How Women Strengthen the U.S. Military
With Rangers, women’s opportunities in the army are changing. What does this means for the military as a whole?
WDET’s Sandra Svoboda talks with Donna McAleer, West Point graduate and author of Porcelain on Steel: Women of West Point’s Long Gray Line, and Sarah Sutherland, former U.S. Army officer and current federal agent in Detroit, about women in the army and the two women who will graduate from Ranger School Friday.
- Small steps forward: Sutherland says that this graduation is a small step forward for women in the military, but the real step forward will be when female rangers are normal and we do not have to talk about them in terms of gender.
- Expanding talent base: McAleer says that female rangers are part of expanding the military’s talent pool to as many creative, skilled, mentally and physically strong people as possible. She says this is a milestone that proves what we already knew, that tenacity and leadership qualities are the same between men and women.
- Why join? McAleer and Sutherland both say they joined the army to serve their country. Sutherland says she wanted to help make a better world for future generations, and McAleer says she felt a personal debt to America because her mother and grandfather immigrated from Hungary during World War II.

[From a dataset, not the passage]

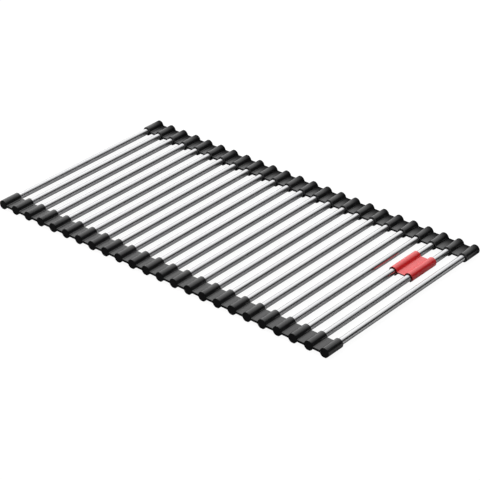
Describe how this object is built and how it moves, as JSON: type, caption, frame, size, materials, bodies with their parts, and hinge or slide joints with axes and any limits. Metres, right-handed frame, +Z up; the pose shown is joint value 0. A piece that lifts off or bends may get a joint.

- Diverse roles: Sutherland says that the military now has no set front lines and women serve in combat situations. She says that she served in the military police, which was very similar to infantry. She emphasizes that women in the military are taking the same risks as men and doing phenomenally.
- Lost opportunity: McAleer and Sutherland both say that they would have liked to have the opportunities women have today when they were going through military training. They say that many of the high-status achievements, such as becoming a ranger, were not open to women. Sutherland says that when she was in the army, it was hard to watch her boyfriend take advantage of opportunities she did not have.
- Excitement for future: McAleer and Sutherland say that they are proud of the women who will be graduating tomorrow. Sutherland says that she is excited, and hopes that her two-year-old daughter will have every opportunity open to her in her career, in the military or otherwise.